角川必携国語辞典は、日清戦争を「朝鮮の支配権をめぐる、日本と清との戦争」、日露戦争を「朝鮮半島、中国東北部の支配権をめぐる、日本とロシアとの戦争」と解説しています。広辞苑は、日中戦争について「日本の全面的な中国侵略戦争」、太平洋戦争を「日本の南方進出が連合国との摩擦を深め・・・」と 書いています。いずれの戦争も、欲望を満たすためだったことは明らかです。理想を求めたのではなく、欲によるものだったのです。他国の支配権を握ろうとする行為も、海外に進出しようとする行為も欲望、その欲望の中でも特に物欲・金銭欲を満たすためてあることは否定できません。
一部政治家や、それに組する曲学阿世の徒とも言うべき一部学者は、上手な口実を作り出し、「正義の戦争」だと言い張りますが、正義の戦争などないのです。戦争は、残虐な欲望を満たそうとするものなのです。このことは、明治維新後の日本の戦争を振り返ってみただけでも歴然としています。日本だけではありません。世界中の他の国の戦争も大同小異だったはずです。

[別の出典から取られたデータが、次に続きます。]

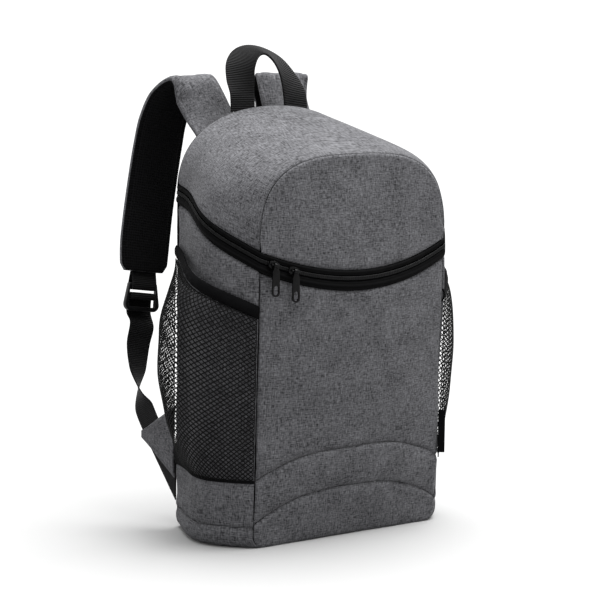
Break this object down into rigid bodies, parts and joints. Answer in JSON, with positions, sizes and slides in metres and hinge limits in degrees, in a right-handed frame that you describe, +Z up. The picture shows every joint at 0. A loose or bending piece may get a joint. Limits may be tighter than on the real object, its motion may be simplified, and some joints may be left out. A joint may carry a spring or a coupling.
{
  "type": "cooler backpack",
  "caption": "Upright insulated backpack with a zipped arched lid, net side pockets, webbing handle and padded shoulder straps",
  "frame": {"origin": "middle of the flat base, on the ground", "axes": "+Z up, the front of the bag faces -Y, the shoulder straps are at +Y, +X is to the right seen from the front"},
  "size_m": [0.347, 0.2428, 0.479],
  "materials": {
    "heather_fabric": "grey heather polyester, woven in two tones, padded",
    "black_fabric": "plain black polyester",
    "net": "black knitted diamond net",
    "webbing": "black ribbed polypropylene webbing",
    "zip_tape": "black herringbone zip tape",
    "zip_coil": "black nylon coil",
    "black_plastic": "black moulded acetal",
    "zip_metal": "black enamelled zinc"
  },
  "bodies": {
    "bag": {"front_panel_lower": "heather_fabric", "front_panel_middle": "heather_fabric", "front_panel_upper": "heather_fabric", "side_base_left": "heather_fabric", "side_base_right": "heather_fabric", "side_panel_left": "heather_fabric", "side_panel_right": "heather_fabric", "bottom_panel": "heather_fabric", "back_panel": "black_fabric", "lid_gusset": "heather_fabric", "lid_front_panel": "heather_fabric", "zip_tape_upper": "zip_tape", "zip_tape_lower": "zip_tape", "zip_coil": "zip_coil", "zip_slider_left": "zip_metal", "zip_slider_right": "zip_metal", "net_pocket_left": "net", "net_pocket_right": "net", "pocket_band_left": "black_fabric", "pocket_band_right": "black_fabric", "carry_handle": "webbing", "strap_pad_left": "heather_fabric", "strap_pad_right": "heather_fabric", "strap_stub_left": "webbing", "strap_stub_right": "webbing", "ladder_lock_left": "black_plastic", "ladder_lock_right": "black_plastic", "adjuster_webbing_left": "webbing", "adjuster_webbing_right": "webbing", "strap_tab_left": "heather_fabric", "strap_tab_right": "heather_fabric", "side_label": "black_fabric"},
    "left_pull": {"zip_pull_left": "zip_metal"},
    "right_pull": {"zip_pull_right": "zip_metal"}
  },
  "joints": [
    {"name": "left_pull_swing", "type": "hinge", "parent": "bag", "child": "left_pull", "pos_m": [-0.10535, -0.07702, 0.27714], "axis": [-0.9291, 0.1767, 0.3248], "range_deg": [0, 165]},
    {"name": "right_pull_swing", "type": "hinge", "parent": "bag", "child": "right_pull", "pos_m": [-0.08407, -0.08079, 0.27066], "axis": [-0.9516, 0.1551, 0.2653], "range_deg": [0, 165]}
  ]
}
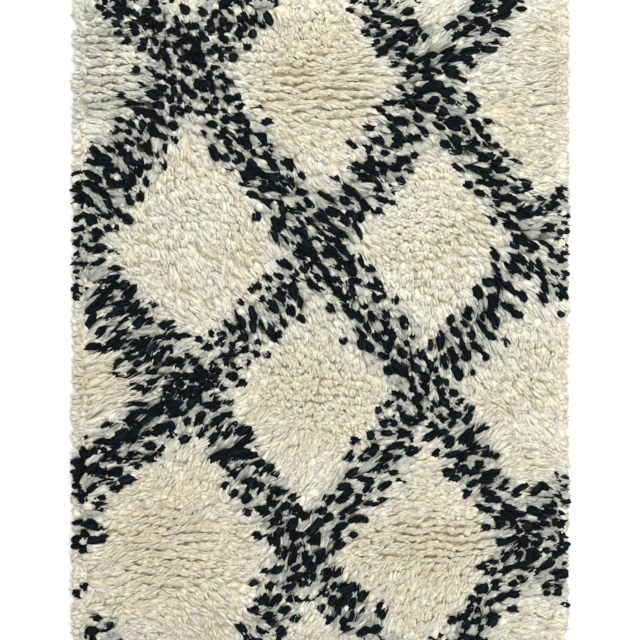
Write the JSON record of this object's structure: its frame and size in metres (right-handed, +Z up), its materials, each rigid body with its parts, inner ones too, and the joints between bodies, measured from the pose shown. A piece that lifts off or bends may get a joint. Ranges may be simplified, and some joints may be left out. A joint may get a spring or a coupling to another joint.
{
  "type": "beni ourain rug",
  "caption": "Flat cut length of deep hand-knotted wool shag rug, ivory with a dark lozenge lattice, locks hanging over its rim.",
  "frame": {"origin": "middle of the box's underside, on the surface that the rug lies on", "axes": "+Z up out of the pile, +Y along the warp and the longest side, +X along the knot rows"},
  "size_m": [0.6318, 0.8314, 0.0293],
  "materials": {
    "ivory_pile": "undyed ivory wool, soft, with a faint sheen along the locks",
    "dark_pile": "blue-black wool, soft and dull",
    "foundation": "plain-woven wool yarn, dull"
  },
  "bodies": {
    "root": {"rug": "ivory_pile"}
  },
  "joints": []
}
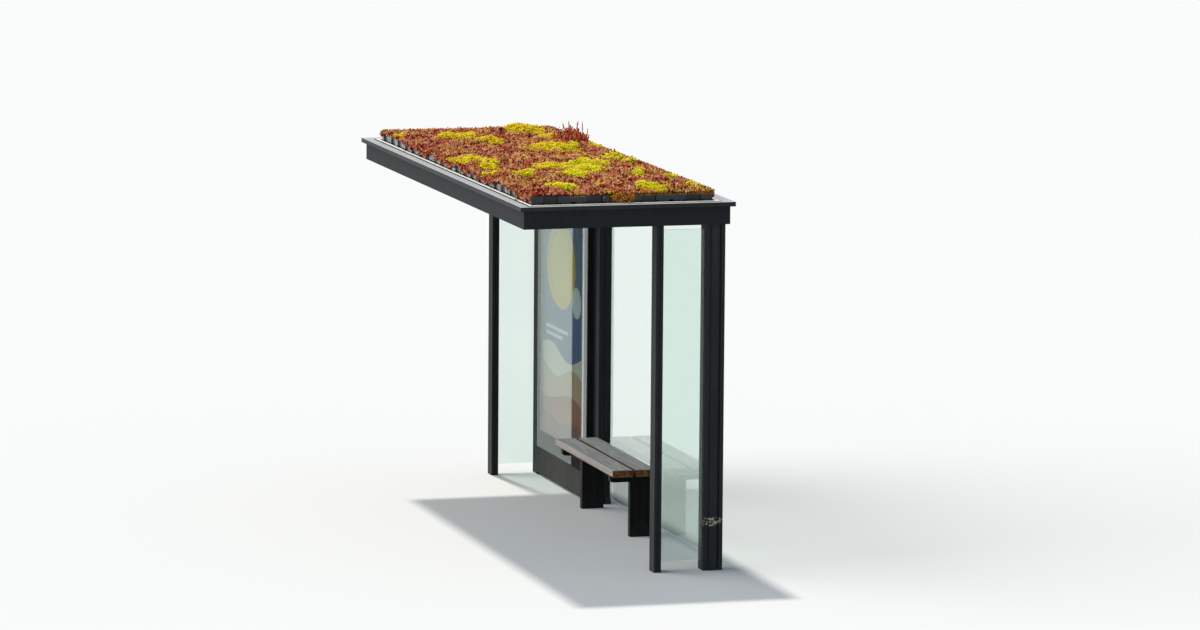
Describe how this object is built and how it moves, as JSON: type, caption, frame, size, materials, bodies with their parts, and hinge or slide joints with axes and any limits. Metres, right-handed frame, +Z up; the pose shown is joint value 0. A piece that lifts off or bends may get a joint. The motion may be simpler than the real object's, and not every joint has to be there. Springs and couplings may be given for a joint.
{
  "type": "bus shelter",
  "caption": "Open-fronted glazed bus shelter with a poster case, a timber bench and a flat roof planted with stonecrop in trays.",
  "frame": {"origin": "ground level under the centre of the roof", "axes": "+Z up, +X along the shelter towards the end away from the poster case, -Y towards the open front"},
  "size_m": [4.32, 1.472, 2.6061],
  "materials": {
    "anthracite_paint": "satin anthracite powder coat",
    "clear_glass": "clear toughened glass with a green edge",
    "door_glass": "clear glass door of the poster case",
    "black_rubber": "matt",
    "case_sheet": "satin dark grey paint",
    "poster_board": "printed sheet on a white board",
    "edging_aluminium": "satin painted aluminium that reflects the sky",
    "deck_board": "board under a pale roof membrane",
    "ceiling_board": "plain grey panels",
    "tray_plastic": "black moulded plastic",
    "growing_medium": "granular mineral soil",
    "sedum_plants": "red, green and yellow stonecrop",
    "weathered_wood": "grey weathered hardwood",
    "bench_steel": "black powder coat"
  },
  "bodies": {
    "root": {"front_post_left": "anthracite_paint", "front_post_right": "anthracite_paint", "back_post_left": "anthracite_paint", "back_post_mid": "anthracite_paint", "back_post_right": "anthracite_paint", "glazing_bar": "anthracite_paint", "end_glass_left": "clear_glass", "end_glass_right": "clear_glass", "back_glass_mid": "clear_glass", "back_glass_right": "clear_glass", "end_gaskets_left": "black_rubber", "end_gaskets_right": "black_rubber", "back_gaskets_mid": "black_rubber", "back_gaskets_right": "black_rubber", "case_body": "case_sheet", "case_back_panel": "case_sheet", "case_lower_panel": "case_sheet", "case_door_frame": "case_sheet", "case_door_glass": "door_glass", "poster_board": "poster_board", "fascia_front": "anthracite_paint", "fascia_back": "anthracite_paint", "fascia_left": "anthracite_paint", "fascia_right": "anthracite_paint", "edging_front": "edging_aluminium", "edging_back": "edging_aluminium", "edging_left": "edging_aluminium", "edging_right": "edging_aluminium", "roof_beam_left": "anthracite_paint", "roof_beam_mid_left": "anthracite_paint", "roof_beam_mid_right": "anthracite_paint", "roof_beam_right": "anthracite_paint", "roof_deck": "deck_board", "ceiling_panels": "ceiling_board", "tray_row_front": "tray_plastic", "tray_row_back": "tray_plastic", "growing_medium": "growing_medium", "sedum_front": "sedum_plants", "sedum_back": "sedum_plants", "bench_plank_front": "weathered_wood", "bench_plank_back": "weathered_wood", "bench_leg_left": "bench_steel", "bench_leg_right": "bench_steel", "bench_arm_left": "bench_steel", "bench_arm_right": "bench_steel"}
  },
  "joints": []
}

戦争防止のためには、欲で楽しみ、欲で苦しむ人間の性、つまり生まれつきの性質を直視し、その欲を掘り下げ、欲をコントロールすることが絶対不可欠です。
21世紀という時代でも、欲を楽しみ、欲で苦しむという人間の生まれつきの性質を否定するものではありません。ですが、21世紀は、欲のうち「戦争をしたい」という欲は、完全に放棄しなればならない地球状況となっていることを認識し、「戦争放棄」をしなければならない時代となっているのです。そのような認識のもとに、日本国憲法9条は、「戦争放棄」を宣言したのです。
このような理解が、戦争を防止する2つの目の柱である「戦争を防止する心のあり方を整える」という問題を考えるうえで、絶対不可欠です。9条の戦争放棄は、「戦争を防止する外的な枠組を整える」という戦争を防止する1つ目の柱のためだけではなく、「戦争を防止する心」を憲法制定権者である日本国民が憲法上に謳ったものなのです。
憲法は、政権担当者が制定したものではありません。国民主権国家における主権者国民が創ったものであり、国民の心を示したものです。政権担当者が勝手な解釈をすることなど絶対に許すことはできません。